Storify is shutting down and you can export to an HTML doc but not to Twitter, because there is no public Moments API and the Collections feature (API introduced just two years ago!) is basically orphaned https://t.co/aiNowIltZ8 — Parker Higgins, 1337 |-| (@xor) December 12, 2017
Journalists have already been grappling with the issue of Internet ephemerality. (My colleague Laura Hazard Owen provided a guide to some useful tools to deal with that here.) Events like this are constant reminders to save your online work in multiple places, but also to find more — not ironically — permanent solutions.
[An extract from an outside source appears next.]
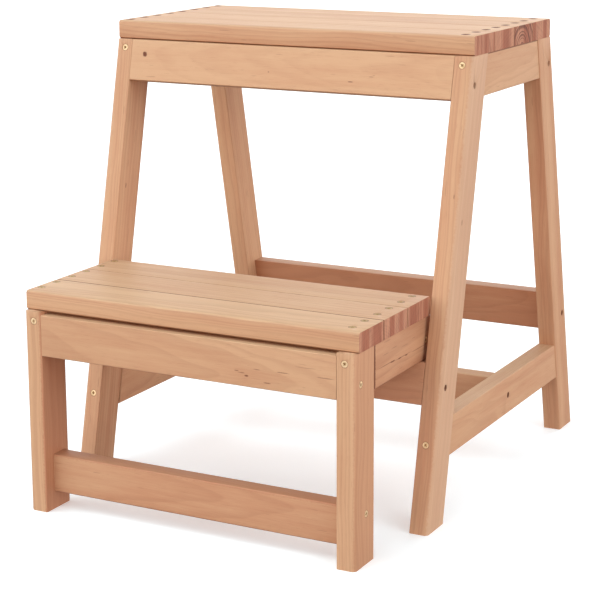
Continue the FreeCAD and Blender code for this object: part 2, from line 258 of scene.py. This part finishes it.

Current obsession is the disappearance of a reliable public record from journalistic organisations . @TowCenter fellow @sharonringel is looking at an issue as much about the present and future as the past #dtmh2017 https://t.co/JBvhDssD1K — emily bell (@emilybell) November 29, 2017
Concerned about link rot? First step is to create a snapshot of your referenced sources. Do more than one. @mart1nkle1n #dtmh2017 pic.twitter.com/FR8d05Ecgt — Carolina Hernandez (@carolina_hrndz) November 15, 2017
(We could have made a Storify out of those, but…) Damman now works with the Open Collective to create a transparent commons of funding for open source projects. “I firmly believe that the tools of tomorrow will have to be funded by the people who need them because otherwise they’re going to be shut down like Storify,” he said. “Nothing is permanent in the universe. It’s important to acknowledge that.” Take this as a reminder to not only save your work, but export your Storify.